If the data is can be linearly separated with \(\beta_0, \beta\) we have \[y_i f(\xbf_i) > 0\] and thus \[\frac{1}{\norm{\beta}} y_i (\beta^T \xbf_i + \beta_0) \ge M\] with \[M = \min_{1 \le i \le n} \frac{1}{\norm{\beta}} y_i f(\xbf_i).\] We can find \(\tilde \beta = \frac{1}{\norm{\beta}M}\beta, \tilde \beta_0 = \frac{1}{\norm{\beta}M}\beta_0\) such that \[y_i(\tilde\beta^T \xbf_i + \tilde \beta_0 )\ge 1\] and \[\min_{1 \le i \le n} \frac{1}{\norm{\tilde \beta}} y_i (\tilde\beta^T \xbf_i + \tilde \beta_0 ) = \frac{1}{\norm{\tilde \beta}}.\] Therefore, if we want to maximise the margin \(M\) it is sufficient to find \begin{gather} \min_{\beta, \beta_0} \norm{\beta} \\ \text{s.t.} \enspace y_i(\beta^T \xbf_i + \beta_0) \ge 1. \end{gather}

The solution \(\beta^*, \beta^*_0\) minimises \[L_p(\beta, \beta_0) = \frac{1}{2}\norm{\beta}^2 + \sum_{i=1}^n \alpha_i (y_i (\beta^T \xbf_i + \beta_0) - 1), \quad \alpha_i \ge 0.\] Differentiating yields \[ \ybf^T(\alpha^T \Xbf) = \beta, \quad \ybf^T \alpha = 0 \] at a local minimum.
We see by substituting for \(\beta\) it is equivalent to maximise \begin{gather} L_d(\alpha) = (1,\dots,1)^T \alpha - \frac{1}{2} \alpha^T (\ybf \ybf^T .\Xbf^T \Xbf ) \alpha \\ \text{s.t. } \alpha \ge 0 \text{ and } \ybf^T \alpha = 0 \end{gather} which is a quadratic program.

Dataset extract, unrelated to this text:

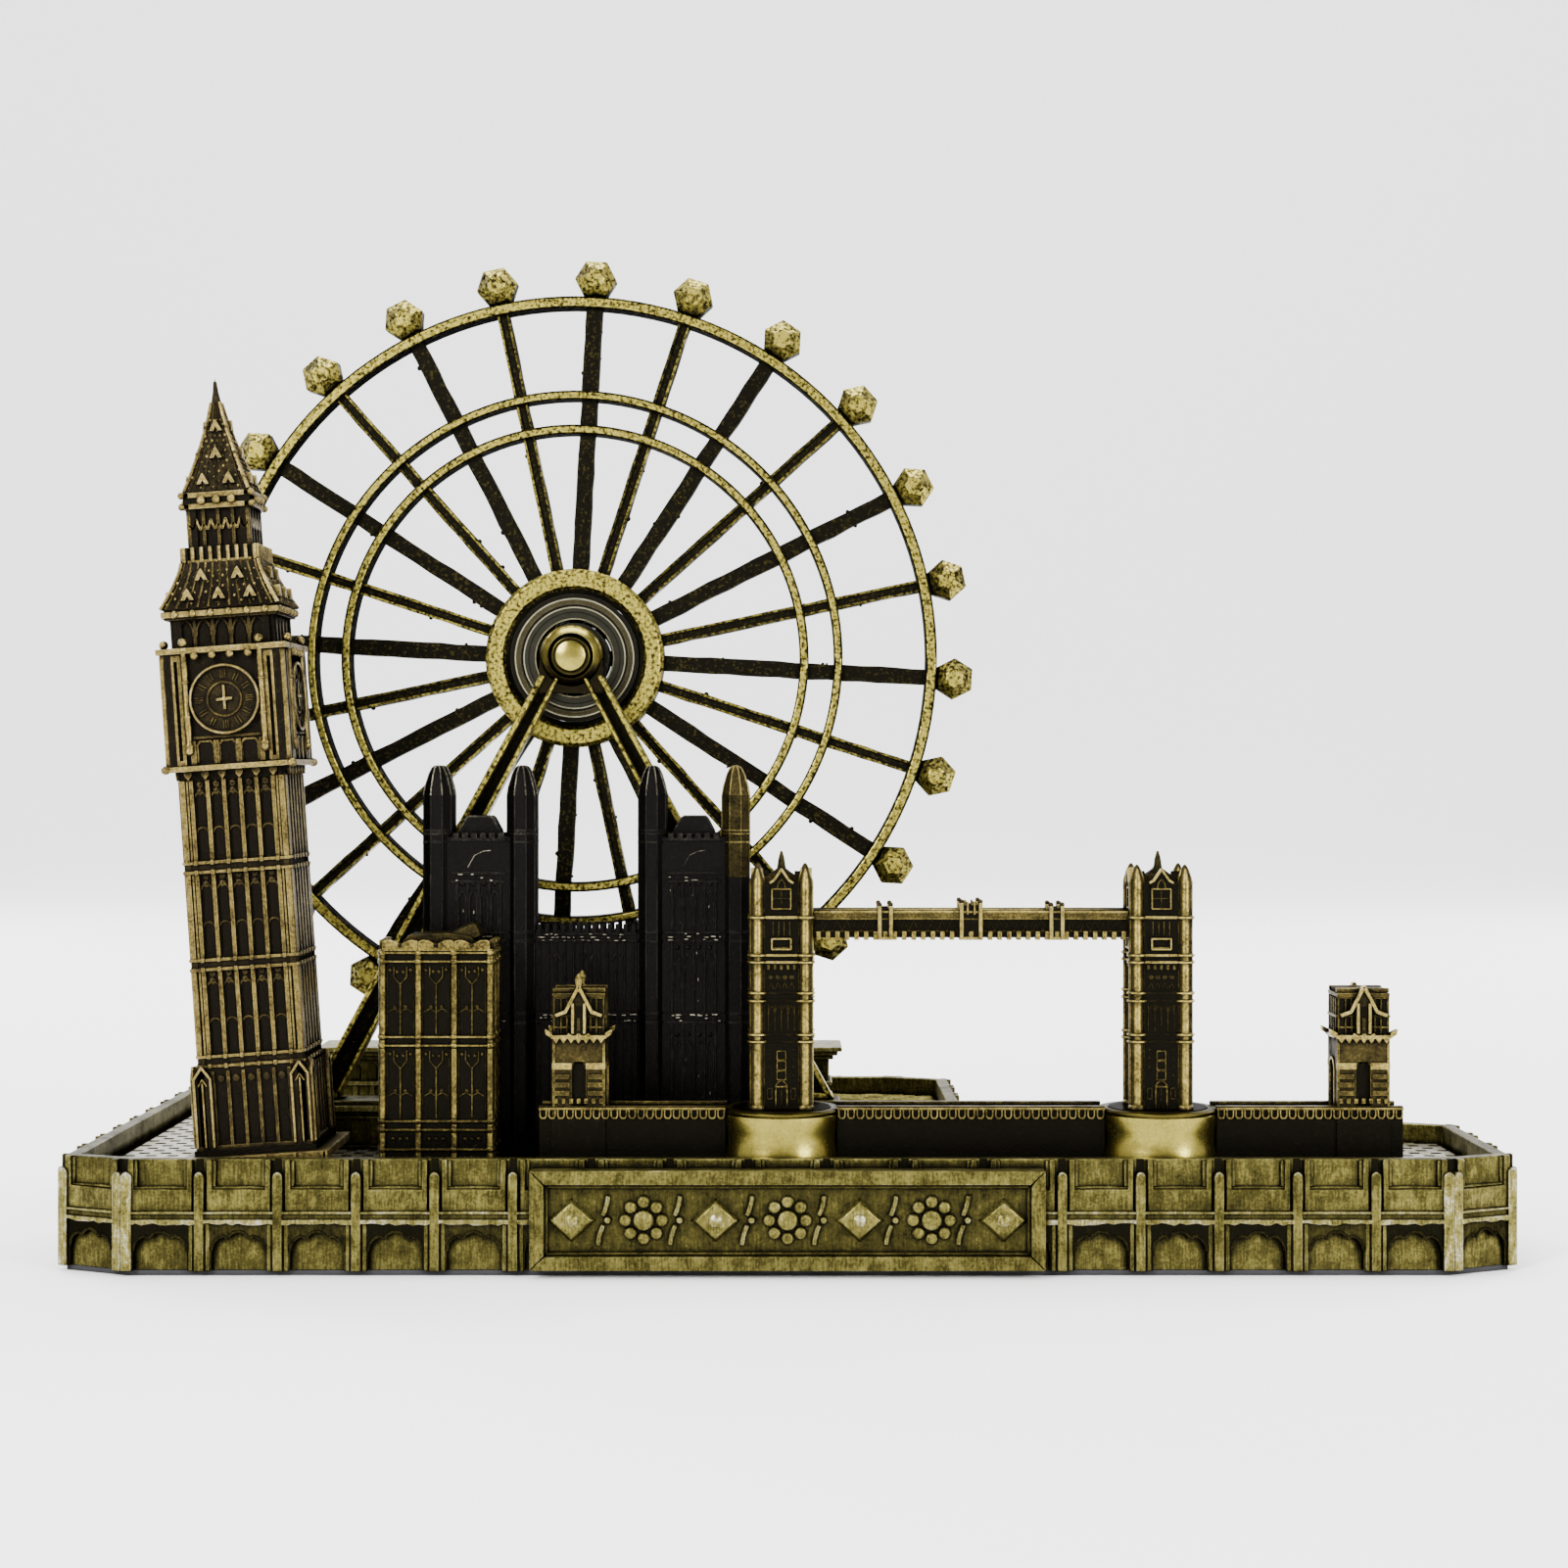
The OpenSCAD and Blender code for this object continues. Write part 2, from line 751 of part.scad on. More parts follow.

It holds that either \(\alpha_i = 0\) or \(y_i (\beta^T \xbf_i + \beta_0) = 1\). Thus an \(\xbf_i\) with \(\alpha_i > 0\) lies exactly on the boundary and is called an support vector.

Predictions are done by \[G(\xbf) = \sgn (\beta^T \xbf + \beta_0) = \sgn \left( \sum_{i=1}^n \alpha_i y_i \xbf_i^T \xbf + \beta_0 \right)\] where \(\beta_0 = -\frac{1}{2}(\max_{y_i =-1} \beta^T \xbf_i + \min_{y_i=1} \beta^T \xbf_i).\)

Kernel Trick

Consider following data:

The inner class is ellipse shaped. How do we find a hyperplane which separates both classes?
In two dimensions we don't.
Instead, we introduce a new feature, the distance of the points to the origin. \[ \phi(x_1,x_2) := (x_1, x_2, \sqrt{x_1^2 + x_2^2})^T \]

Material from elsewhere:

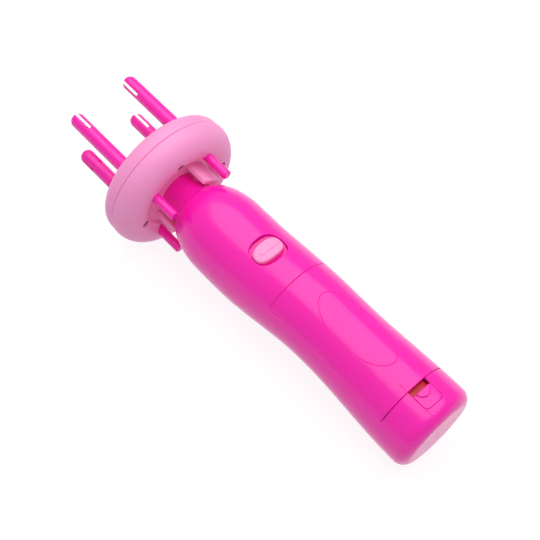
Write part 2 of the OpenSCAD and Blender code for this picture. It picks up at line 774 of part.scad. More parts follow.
module head_front() color(pale_pink) difference() {
  union() {
    rotate_extrude() difference() {
      polygon(concat([[0, seam_z], [front_r, seam_z]],
        arc(front_r - front_round, front_z - front_round, front_round, 0, 90, 10), [[0, front_z]]));
      polygon(concat([[0, seam_z - 1], [front_r - cover_wall, seam_z - 1]],
        arc(front_r - front_round, front_z - front_round, front_round - cover_wall, 0, 90, 8),
        [[0, front_z - cover_wall]]));
    }
    in_head() rotate(45) each_corner(screw_circle_r) rod(boss_r, seam_z, front_z - 1);
  }
  in_head() each_corner(tine_r) rod(tine_d / 2 + running_gap, 0, past);
  in_head() rotate(45) each_corner(screw_circle_r) rod(1.12, 0, front_z - 3);
}

// One-way brake of the head: a ring in the head with two springy pawls in the neck's ratchet
pawl_count = 2;
pawl_ring_r = 19.5;
pawl_t = 1.5;
module pawl_ring() color(ivory) translate([0, 0, flange_z + 0.1]) {
  difference() {
    rod(pawl_ring_r, 0, pawl_t);
    rod(pawl_ring_r - 2.2, -1, pawl_t + 1);
  }
  for (k = [0:pawl_count - 1]) rotate(360 / pawl_count * k) linear_extrude(pawl_t)
    polygon([polar(flange_r - 0.55, 1.6), polar(flange_r - 0.35, 4.2), polar(flange_r + 1.6, 20),
      polar(pawl_ring_r - 1, 36), polar(pawl_ring_r - 1, 31), polar(flange_r + 2.6, 18),
      polar(flange_r + 0.8, 1.6)]);
}

// ---- tines and planets ----
gear_seat_r = 2.7;
tine_turns = [tine_1_turn, tine_2_turn, tine_3_turn, tine_4_turn];
short_prong = 1.4;
slot_offset = 1.2;

// A tine with its thin prong on the +x side
module tine() color(hot_pink) difference() {
  union() {
    rod(tine_d / 2, front_z - cover_wall - 1.6, tip_z - tine_d / 2);
    translate([0, 0, tip_z - tine_d / 2]) sphere(d = tine_d);
    rod(tine_d / 2 + 1.3, front_z - cover_wall - 1.6, front_z - cover_wall - 0.1);
    rod(gear_seat_r, seam_z + 1, front_z - cover_wall - 1);
    rod(spindle_d / 2, -spindle_reach + 1, seam_z + 1.5);
    translate([0, 0, -spindle_reach]) cylinder(r1 = spindle_d / 2 - 0.8, r2 = spindle_d / 2, h = 1);
  }
  box([slot_offset, -tine_d, tip_z - slot_l], [slot_offset + slot_w, tine_d, tip_z + 1]);
  box([slot_offset, -tine_d, tip_z - short_prong], [tine_d, tine_d, tip_z + 1]);
  translate([slot_offset + slot_w / 2, 0, tip_z - slot_l]) rotate([90, 0, 0])
    cylinder(r = scoop_r, h = 2 * tine_d, center = true);
}

module tine_at(k) at_tine(k) rotate(-45 - 90 * k - head_turn + tine_turns[k]) tine();

module planet_at(k) color(ivory) at_tine(k) translate([0, 0, seam_z + 1]) difference() {
  union() {
    rotate(180 + half_planet_pitch) gear(planet_teeth, head_module, head_gear_t);
  }
  rod(gear_seat_r + 0.01, -past, past);
}

module tine_1() tine_at(0);
module tine_2() tine_at(1);
module tine_3() tine_at(2);
module tine_4() tine_at(3);
module planet_gear_1() planet_at(0);
module planet_gear_2() planet_at(1);
module planet_gear_3() planet_at(2);
module planet_gear_4() planet_at(3);

lay_down() front_shell();
lay_down() back_shell();
lay_down() battery_door();
lay_down() door_latch();
lay_down() neck_collar();
lay_down() shaft_bush();
lay_down() gear_plate();
lay_down() motor_plate();
lay_down() gear_pins();
lay_down() motor_can();
lay_down() motor_cap();
lay_down() motor_pinion();
lay_down() first_gear();
lay_down() second_gear();
lay_down() output_gear();
lay_down() drive_shaft();
lay_down() sun_gear();
lay_down() shaft_clip();
lay_down() slide_switch();
lay_down() switch_lever();
lay_down() switch_button();
lay_down() battery_left();
lay_down() battery_right();
lay_down() positive_contact();
lay_down() negative_contact();
lay_down() bridge_contact();
lay_down() contact_spring_left();
lay_down() contact_spring_right();
lay_down() motor_lead();
lay_down() shell_screws();
lay_down() head_front();
lay_down() head_back();
lay_down() cover_screws();
lay_down() pawl_ring();
lay_down() tine_1();
lay_down() tine_2();
lay_down() tine_3();
lay_down() tine_4();
lay_down() planet_gear_1();
lay_down() planet_gear_2();
lay_down() planet_gear_3();
lay_down() planet_gear_4();
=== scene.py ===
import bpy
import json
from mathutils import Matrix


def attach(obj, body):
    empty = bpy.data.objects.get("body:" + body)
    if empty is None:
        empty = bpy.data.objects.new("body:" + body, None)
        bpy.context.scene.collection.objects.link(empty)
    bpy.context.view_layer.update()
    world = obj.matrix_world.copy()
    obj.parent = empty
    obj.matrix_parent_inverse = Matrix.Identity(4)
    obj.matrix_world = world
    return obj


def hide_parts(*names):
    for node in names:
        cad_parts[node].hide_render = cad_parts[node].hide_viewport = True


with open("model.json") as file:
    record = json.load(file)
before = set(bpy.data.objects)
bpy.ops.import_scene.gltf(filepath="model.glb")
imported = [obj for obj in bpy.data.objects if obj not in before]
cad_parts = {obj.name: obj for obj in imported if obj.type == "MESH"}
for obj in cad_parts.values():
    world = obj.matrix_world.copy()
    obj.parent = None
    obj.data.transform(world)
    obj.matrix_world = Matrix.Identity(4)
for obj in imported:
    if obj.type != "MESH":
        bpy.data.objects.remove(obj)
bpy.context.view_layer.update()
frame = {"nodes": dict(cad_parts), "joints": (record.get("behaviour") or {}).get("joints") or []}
"""Automatic hair braider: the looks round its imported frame.

The tool is drawn in its own millimetres, as in the part's source: +z runs along the tool's axis
from the base to the tine tips, z = 0 lies in the head, +y is the side of the switch, and a distance
from the head towards the base is d = -z. A Tool puts each finished piece on the table, where the
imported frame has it.
"""

import json
import logging
from dataclasses import dataclass, field
from enum import Enum
from math import acos, asin, copysign, cos, hypot, pi, radians, sin, sqrt, tan
from typing import Callable, Iterable, Sequence, Union

import bmesh
import bpy
from mathutils import Matrix, Vector

LOG = logging.getLogger("braider")
Point = tuple[float, float]
Triple = tuple[float, float, float]
Ring = list[Vector]
Outline = Callable[[float], list[Point]]
Height = Callable[[float, float], float]
MM = 0.001
SLOT_TURNS = (155, 335, 155, 65)  # degrees round the tool, as each tine stands in the photo
RIM_TURNS = (0, 25, 50, 72)  # degrees round a rim's section
RIM_FLARE = 1.6  # how far a rim flares in all, in its own radii
RIM_OVER = 0.6  # millimetres over the surface at which it flares so far


# ---- shader maths ----
@dataclass(frozen=True)
class Wire:
    """A socket in a material's nodes. Arithmetic on it adds Math nodes."""

    tree: bpy.types.NodeTree
    socket: bpy.types.NodeSocket

    def _math(self, operation: str, other: "Value") -> "Wire":
        """Adds a Math node that works on this value and another."""
        return add_node(self.tree, "ShaderNodeMath", {"operation": operation}, {0: self, 1: other})

    def __add__(self, other: "Value") -> "Wire":
        """Sum."""
        return self._math("ADD", other)

    def __mul__(self, other: "Value") -> "Wire":
        """Product."""
        return self._math("MULTIPLY", other)

    def ramp(self, low: float, high: float) -> "Wire":
        """Rises smoothly from 0 at low to 1 at high."""
        settings = {"interpolation_type": "SMOOTHSTEP"}
        return add_node(self.tree, "ShaderNodeMapRange", settings, {0: self, 1: low, 2: high})

    def between(self, first: "Value", second: "Value") -> "Wire":
        """Mixes two colours, the second where this value is 1."""
        settings = {"data_type": "RGBA"}
        return add_node(self.tree, "ShaderNodeMix", settings, {0: self, 6: first, 7: second}, out=2)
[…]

With three dimensions we are able to find a plane:

The kernel trick is that we can implicitly go to higher dimensions by introducing a kernel \[k(\xbf_1, \xbf_2) = \phi(\xbf_1)^T \phi(\xbf_2).\] We wouldn't even need to specifiy features and could directly specify a positive definte kernel.

Now simply replace all occurences of \(\xbf_i^T \xbf_j\) with \(k(\xbf_i, \xbf_j)\).

That is, we maximise \begin{gather} L_d(\alpha) = (1,\dots,1)^T \alpha - \frac{1}{2} \alpha^T (\ybf \ybf^T . k(\Xbf, \Xbf) ) \alpha \\ \text{s.t. } \alpha \ge 0 \text{ and } \ybf^T \alpha = 0 \end{gather} and predict with \[G(\xbf) = \sgn (\beta^T \xbf + \beta_0) = \sgn \left( \sum_{i=1}^n \alpha_i y_i k(\xbf_i, \xbf) + \beta_0 \right)\] where \(\beta_0 = -\frac{1}{2}(\max_{y_j =-1} \sum_{i=1}^n \alpha_i y_i k(\xbf_i, \xbf_j) + \min_{y_i=1} \sum_{i=1}^n \alpha_i y_i k(\xbf_i, \xbf_j).\)